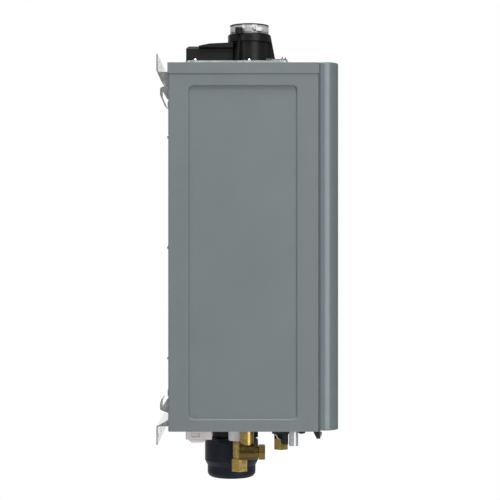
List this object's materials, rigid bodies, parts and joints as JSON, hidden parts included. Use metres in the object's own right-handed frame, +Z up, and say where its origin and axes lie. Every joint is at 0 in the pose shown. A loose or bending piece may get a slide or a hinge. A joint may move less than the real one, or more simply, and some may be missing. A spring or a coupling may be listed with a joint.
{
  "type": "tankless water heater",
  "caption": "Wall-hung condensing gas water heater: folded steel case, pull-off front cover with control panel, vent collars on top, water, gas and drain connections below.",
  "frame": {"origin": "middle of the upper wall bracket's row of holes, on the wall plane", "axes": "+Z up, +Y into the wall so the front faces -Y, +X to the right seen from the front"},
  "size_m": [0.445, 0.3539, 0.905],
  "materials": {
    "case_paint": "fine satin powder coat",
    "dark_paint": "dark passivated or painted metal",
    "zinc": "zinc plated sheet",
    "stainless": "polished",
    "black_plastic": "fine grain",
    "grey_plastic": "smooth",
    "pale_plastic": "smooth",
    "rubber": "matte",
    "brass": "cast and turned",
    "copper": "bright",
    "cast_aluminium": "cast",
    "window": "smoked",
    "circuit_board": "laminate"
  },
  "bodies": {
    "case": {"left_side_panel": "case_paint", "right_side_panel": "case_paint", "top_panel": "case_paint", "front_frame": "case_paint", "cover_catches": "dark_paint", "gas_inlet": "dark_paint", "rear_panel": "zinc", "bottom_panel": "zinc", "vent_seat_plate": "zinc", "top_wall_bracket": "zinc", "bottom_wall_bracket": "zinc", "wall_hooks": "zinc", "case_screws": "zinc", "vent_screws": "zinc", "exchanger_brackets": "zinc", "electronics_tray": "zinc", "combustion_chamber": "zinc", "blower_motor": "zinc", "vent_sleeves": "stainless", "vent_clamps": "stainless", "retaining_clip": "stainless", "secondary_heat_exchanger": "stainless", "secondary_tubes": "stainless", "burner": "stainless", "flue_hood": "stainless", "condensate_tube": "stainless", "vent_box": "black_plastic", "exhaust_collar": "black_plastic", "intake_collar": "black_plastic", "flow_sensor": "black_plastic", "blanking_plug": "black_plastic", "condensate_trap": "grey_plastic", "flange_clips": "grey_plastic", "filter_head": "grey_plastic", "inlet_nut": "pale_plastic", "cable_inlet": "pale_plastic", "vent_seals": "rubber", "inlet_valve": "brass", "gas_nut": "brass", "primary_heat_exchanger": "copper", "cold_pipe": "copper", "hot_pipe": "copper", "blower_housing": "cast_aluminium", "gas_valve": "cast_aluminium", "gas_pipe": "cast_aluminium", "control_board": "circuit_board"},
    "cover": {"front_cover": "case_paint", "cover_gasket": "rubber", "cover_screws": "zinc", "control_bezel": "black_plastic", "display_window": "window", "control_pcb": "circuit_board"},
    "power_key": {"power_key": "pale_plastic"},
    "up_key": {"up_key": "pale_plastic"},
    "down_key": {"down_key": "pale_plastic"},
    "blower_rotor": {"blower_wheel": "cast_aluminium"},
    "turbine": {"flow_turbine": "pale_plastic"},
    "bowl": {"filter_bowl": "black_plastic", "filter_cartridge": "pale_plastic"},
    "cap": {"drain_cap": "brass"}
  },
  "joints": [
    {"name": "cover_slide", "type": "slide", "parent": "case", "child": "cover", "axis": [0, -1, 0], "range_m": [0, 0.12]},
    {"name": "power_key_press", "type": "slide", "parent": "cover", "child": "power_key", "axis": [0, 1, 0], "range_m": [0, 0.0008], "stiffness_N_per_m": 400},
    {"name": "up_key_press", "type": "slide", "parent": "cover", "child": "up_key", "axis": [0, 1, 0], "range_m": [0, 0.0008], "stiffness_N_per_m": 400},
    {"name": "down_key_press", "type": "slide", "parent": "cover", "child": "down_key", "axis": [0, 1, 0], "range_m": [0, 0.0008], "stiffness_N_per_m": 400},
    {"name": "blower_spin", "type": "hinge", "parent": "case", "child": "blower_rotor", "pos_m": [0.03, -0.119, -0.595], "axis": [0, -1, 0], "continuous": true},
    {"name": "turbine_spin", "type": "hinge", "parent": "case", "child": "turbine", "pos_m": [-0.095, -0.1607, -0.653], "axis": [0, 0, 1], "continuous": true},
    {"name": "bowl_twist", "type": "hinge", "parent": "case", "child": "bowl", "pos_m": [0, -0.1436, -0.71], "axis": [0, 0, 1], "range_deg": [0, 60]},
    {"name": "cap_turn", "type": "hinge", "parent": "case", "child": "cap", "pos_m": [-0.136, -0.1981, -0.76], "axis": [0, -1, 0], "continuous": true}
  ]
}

|---|

Reproduce the full listing word for word.

**CORRECT RESPONSE:**
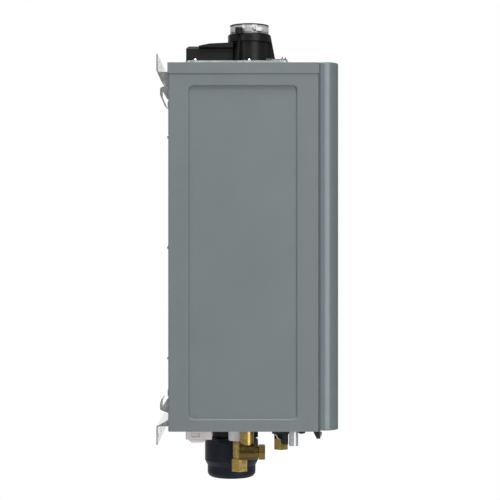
List this object's materials, rigid bodies, parts and joints as JSON, hidden parts included. Use metres in the object's own right-handed frame, +Z up, and say where its origin and axes lie. Every joint is at 0 in the pose shown. A loose or bending piece may get a slide or a hinge. A joint may move less than the real one, or more simply, and some may be missing. A spring or a coupling may be listed with a joint.
{
  "type": "tankless water heater",
  "caption": "Wall-hung condensing gas water heater: folded steel case, pull-off front cover with control panel, vent collars on top, water, gas and drain connections below.",
  "frame": {"origin": "middle of the upper wall bracket's row of holes, on the wall plane", "axes": "+Z up, +Y into the wall so the front faces -Y, +X to the right seen from the front"},
  "size_m": [0.445, 0.3539, 0.905],
  "materials": {
    "case_paint": "fine satin powder coat",
    "dark_paint": "dark passivated or painted metal",
    "zinc": "zinc plated sheet",
    "stainless": "polished",
    "black_plastic": "fine grain",
    "grey_plastic": "smooth",
    "pale_plastic": "smooth",
    "rubber": "matte",
    "brass": "cast and turned",
    "copper": "bright",
    "cast_aluminium": "cast",
    "window": "smoked",
    "circuit_board": "laminate"
  },
  "bodies": {
    "case": {"left_side_panel": "case_paint", "right_side_panel": "case_paint", "top_panel": "case_paint", "front_frame": "case_paint", "cover_catches": "dark_paint", "gas_inlet": "dark_paint", "rear_panel": "zinc", "bottom_panel": "zinc", "vent_seat_plate": "zinc", "top_wall_bracket": "zinc", "bottom_wall_bracket": "zinc", "wall_hooks": "zinc", "case_screws": "zinc", "vent_screws": "zinc", "exchanger_brackets": "zinc", "electronics_tray": "zinc", "combustion_chamber": "zinc", "blower_motor": "zinc", "vent_sleeves": "stainless", "vent_clamps": "stainless", "retaining_clip": "stainless", "secondary_heat_exchanger": "stainless", "secondary_tubes": "stainless", "burner": "stainless", "flue_hood": "stainless", "condensate_tube": "stainless", "vent_box": "black_plastic", "exhaust_collar": "black_plastic", "intake_collar": "black_plastic", "flow_sensor": "black_plastic", "blanking_plug": "black_plastic", "condensate_trap": "grey_plastic", "flange_clips": "grey_plastic", "filter_head": "grey_plastic", "inlet_nut": "pale_plastic", "cable_inlet": "pale_plastic", "vent_seals": "rubber", "inlet_valve": "brass", "gas_nut": "brass", "primary_heat_exchanger": "copper", "cold_pipe": "copper", "hot_pipe": "copper", "blower_housing": "cast_aluminium", "gas_valve": "cast_aluminium", "gas_pipe": "cast_aluminium", "control_board": "circuit_board"},
    "cover": {"front_cover": "case_paint", "cover_gasket": "rubber", "cover_screws": "zinc", "control_bezel": "black_plastic", "display_window": "window", "control_pcb": "circuit_board"},
    "power_key": {"power_key": "pale_plastic"},
    "up_key": {"up_key": "pale_plastic"},
    "down_key": {"down_key": "pale_plastic"},
    "blower_rotor": {"blower_wheel": "cast_aluminium"},
    "turbine": {"flow_turbine": "pale_plastic"},
    "bowl": {"filter_bowl": "black_plastic", "filter_cartridge": "pale_plastic"},
    "cap": {"drain_cap": "brass"}
  },
  "joints": [
    {"name": "cover_slide", "type": "slide", "parent": "case", "child": "cover", "axis": [0, -1, 0], "range_m": [0, 0.12]},
    {"name": "power_key_press", "type": "slide", "parent": "cover", "child": "power_key", "axis": [0, 1, 0], "range_m": [0, 0.0008], "stiffness_N_per_m": 400},
    {"name": "up_key_press", "type": "slide", "parent": "cover", "child": "up_key", "axis": [0, 1, 0], "range_m": [0, 0.0008], "stiffness_N_per_m": 400},
    {"name": "down_key_press", "type": "slide", "parent": "cover", "child": "down_key", "axis": [0, 1, 0], "range_m": [0, 0.0008], "stiffness_N_per_m": 400},
    {"name": "blower_spin", "type": "hinge", "parent": "case", "child": "blower_rotor", "pos_m": [0.03, -0.119, -0.595], "axis": [0, -1, 0], "continuous": true},
    {"name": "turbine_spin", "type": "hinge", "parent": "case", "child": "turbine", "pos_m": [-0.095, -0.1607, -0.653], "axis": [0, 0, 1], "continuous": true},
    {"name": "bowl_twist", "type": "hinge", "parent": "case", "child": "bowl", "pos_m": [0, -0.1436, -0.71], "axis": [0, 0, 1], "range_deg": [0, 60]},
    {"name": "cap_turn", "type": "hinge", "parent": "case", "child": "cap", "pos_m": [-0.136, -0.1981, -0.76], "axis": [0, -1, 0], "continuous": true}
  ]
}